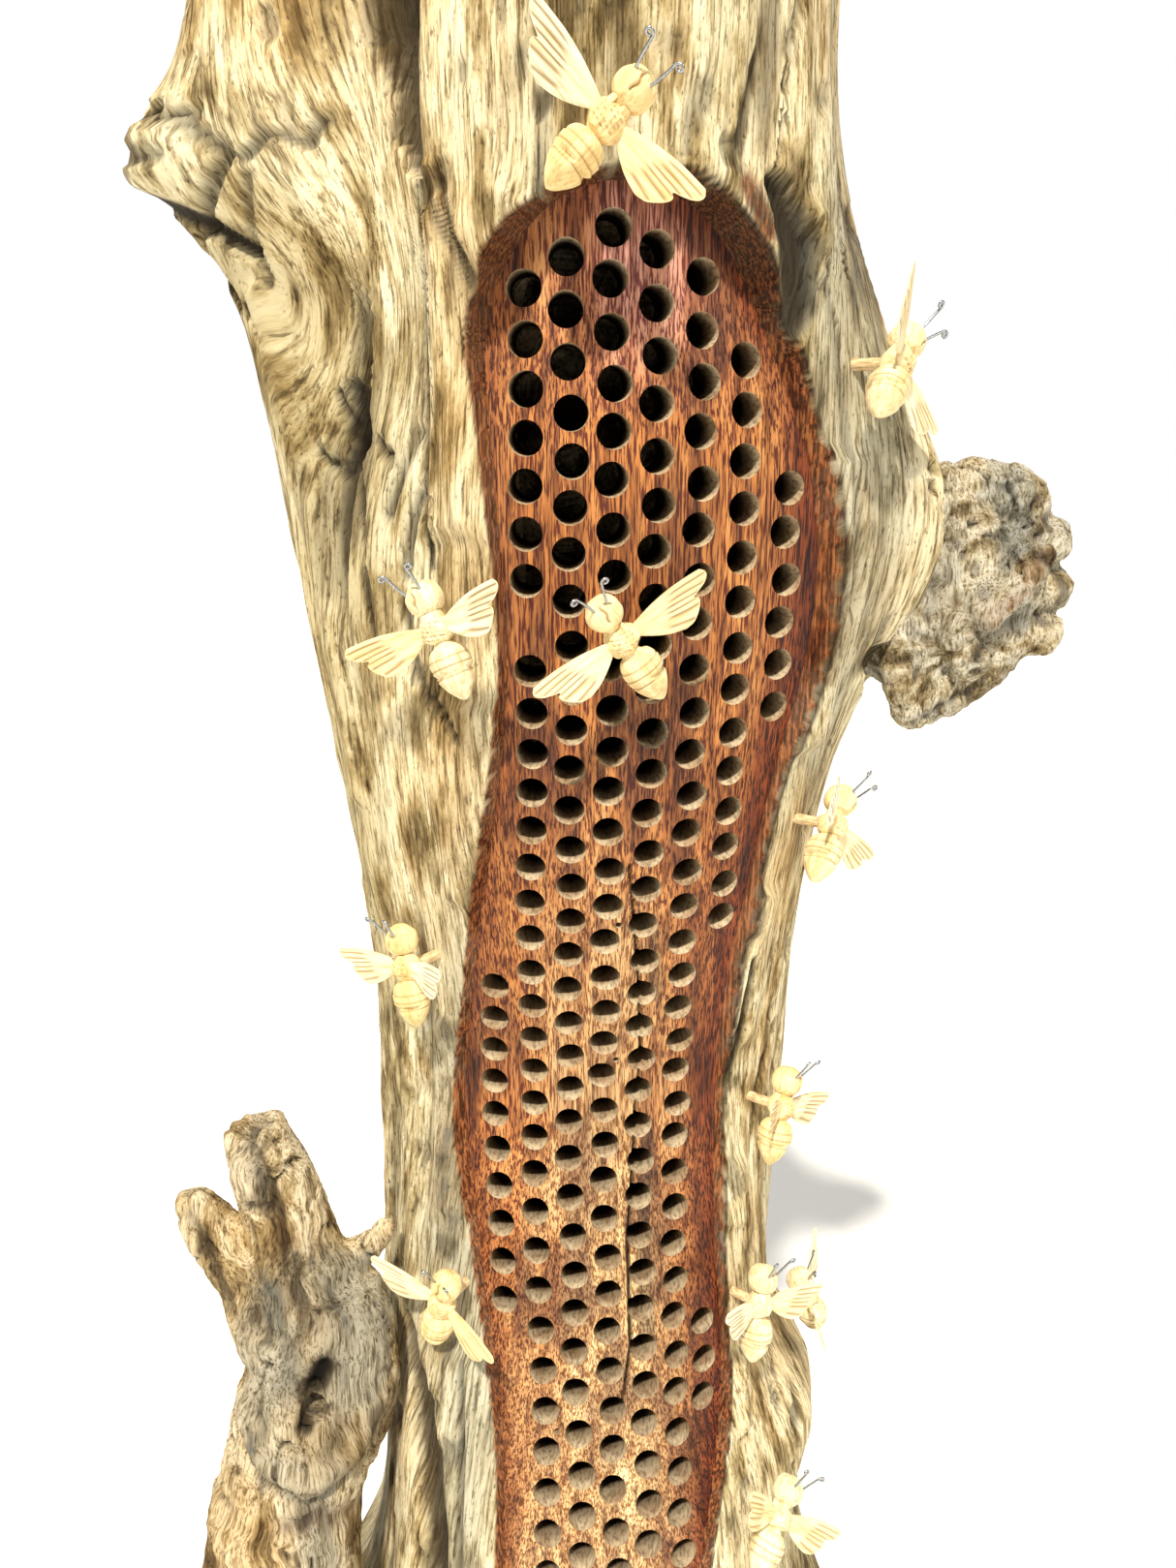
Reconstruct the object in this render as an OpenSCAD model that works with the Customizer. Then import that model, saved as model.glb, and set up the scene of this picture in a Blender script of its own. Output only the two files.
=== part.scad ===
// Insect hotel made from a weathered root trunk: a carved, drilled face of
// red heartwood, a forked side stem, and eleven carved bees on dowel pegs.
// Millimetres, +Z up, the drilled face looks towards -Y, the floor is z = 0.

/* [Trunk] */
// Height of the trunk
trunk_h = 1050; // [1000:10:1100]
// Depth of the carved face below the weathered surface
face_recess = 7; // [4:0.5:10]
// Extra depth of the carved face under its arch
arch_recess = 10; // [6:1:12]
// Height of the top of the carved arch
arch_top = 864; // [850:1:880]
// Height of the lower end of the carved face
face_foot = 130; // [120:1:150]

/* [Nest tubes] */
// Diameter of each nest tube
tube_d = 14; // [10:0.5:14.5]
// Depth of each nest tube
tube_depth = 34; // [20:1:36]
// Distance between the tubes of one column
tube_pitch = 18.8; // [18.4:0.2:24]
// Distance between the columns, round the face
column_pitch = 17.2; // [17:0.2:22]
// Least wood left between a tube and the rim of the face
rim_wall = 1.5; // [1:0.5:6]

/* [Bees] */
// Diameter of a bee's thorax
thorax_d = 14.4; // [13.5:0.1:15]
// Distance from a bee's middle to the wood behind it
stand_off = 17; // [16:0.5:20]
// Diameter of a bee's peg
peg_d = 5; // [4:0.5:5.5]
// Depth of a peg in the trunk
peg_depth = 16; // [12:1:20]
// Play of a peg in the trunk, on the radius
peg_play = 0.05; // [0.02:0.01:0.08]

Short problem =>
Extract, word for word, each line of the listing above.

Full answer =>
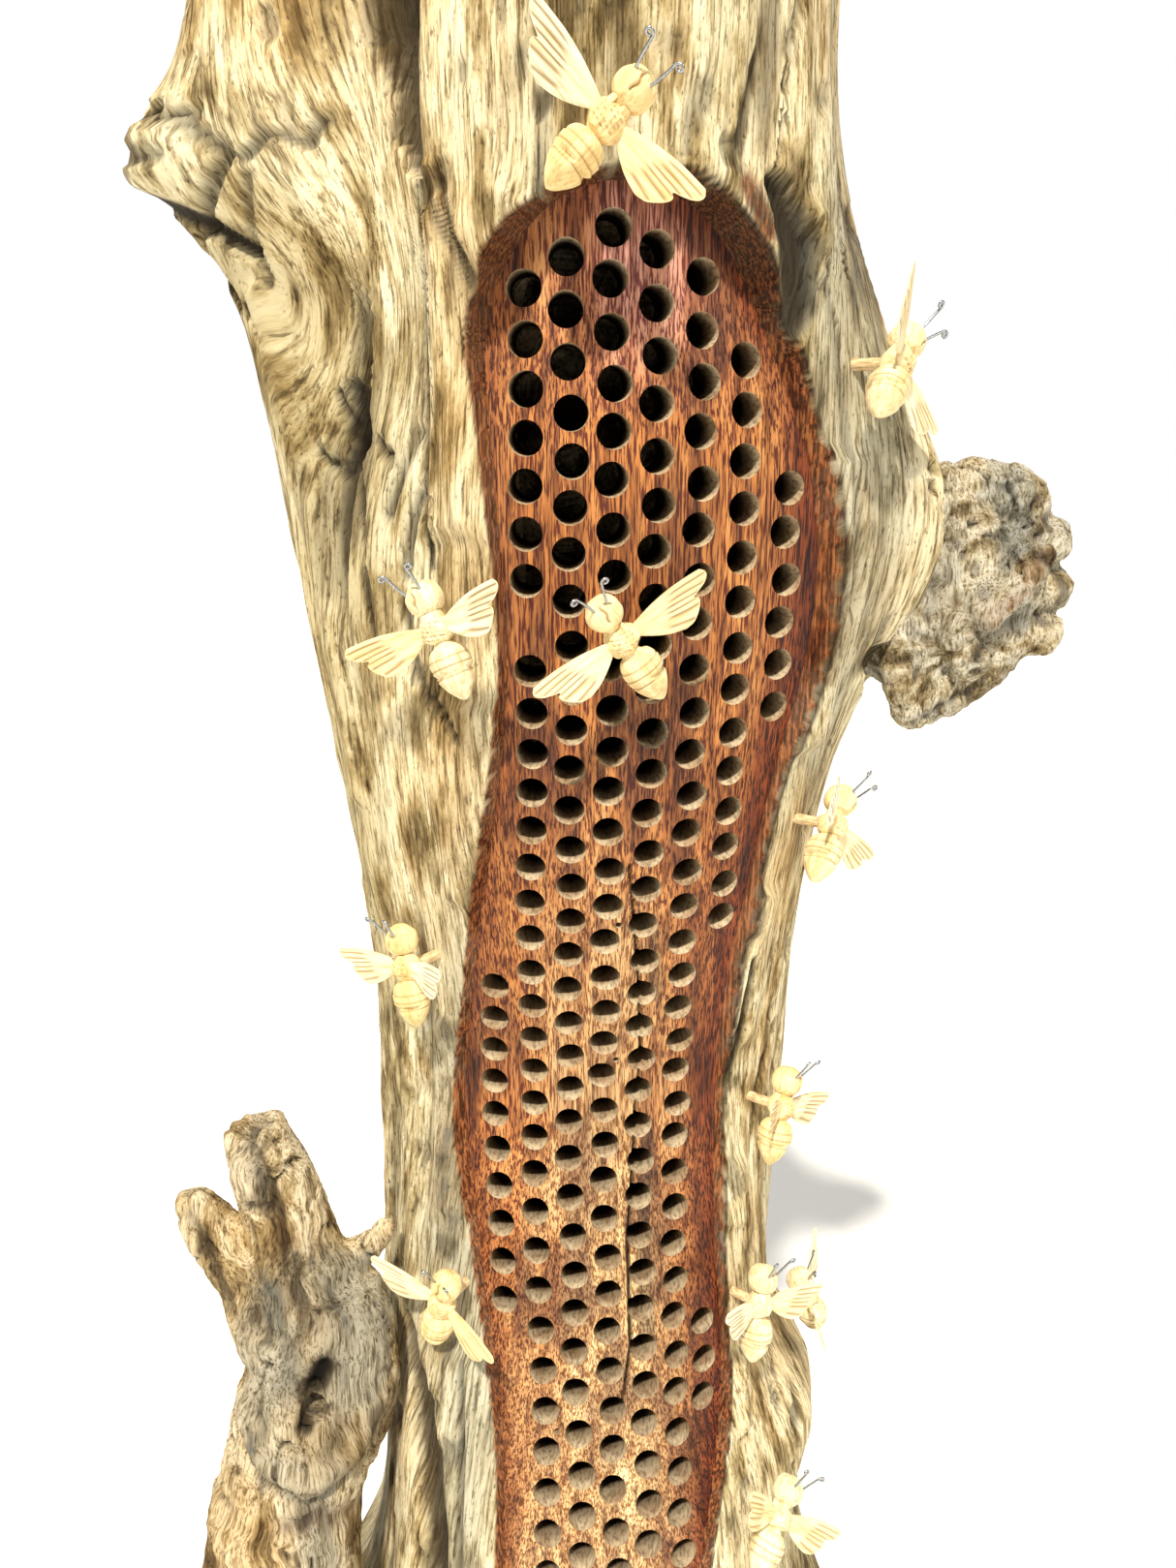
Reconstruct the object in this render as an OpenSCAD model that works with the Customizer. Then import that model, saved as model.glb, and set up the scene of this picture in a Blender script of its own. Output only the two files.
=== part.scad ===
// Insect hotel made from a weathered root trunk: a carved, drilled face of
// red heartwood, a forked side stem, and eleven carved bees on dowel pegs.
// Millimetres, +Z up, the drilled face looks towards -Y, the floor is z = 0.

/* [Trunk] */
// Height of the trunk
trunk_h = 1050; // [1000:10:1100]
// Depth of the carved face below the weathered surface
face_recess = 7; // [4:0.5:10]
// Extra depth of the carved face under its arch
arch_recess = 10; // [6:1:12]
// Height of the top of the carved arch
arch_top = 864; // [850:1:880]
// Height of the lower end of the carved face
face_foot = 130; // [120:1:150]

/* [Nest tubes] */
// Diameter of each nest tube
tube_d = 14; // [10:0.5:14.5]
// Depth of each nest tube
tube_depth = 34; // [20:1:36]
// Distance between the tubes of one column
tube_pitch = 18.8; // [18.4:0.2:24]
// Distance between the columns, round the face
column_pitch = 17.2; // [17:0.2:22]
// Least wood left between a tube and the rim of the face
rim_wall = 1.5; // [1:0.5:6]

/* [Bees] */
// Diameter of a bee's thorax
thorax_d = 14.4; // [13.5:0.1:15]
// Distance from a bee's middle to the wood behind it
stand_off = 17; // [16:0.5:20]
// Diameter of a bee's peg
peg_d = 5; // [4:0.5:5.5]
// Depth of a peg in the trunk
peg_depth = 16; // [12:1:20]
// Play of a peg in the trunk, on the radius
peg_play = 0.05; // [0.02:0.01:0.08]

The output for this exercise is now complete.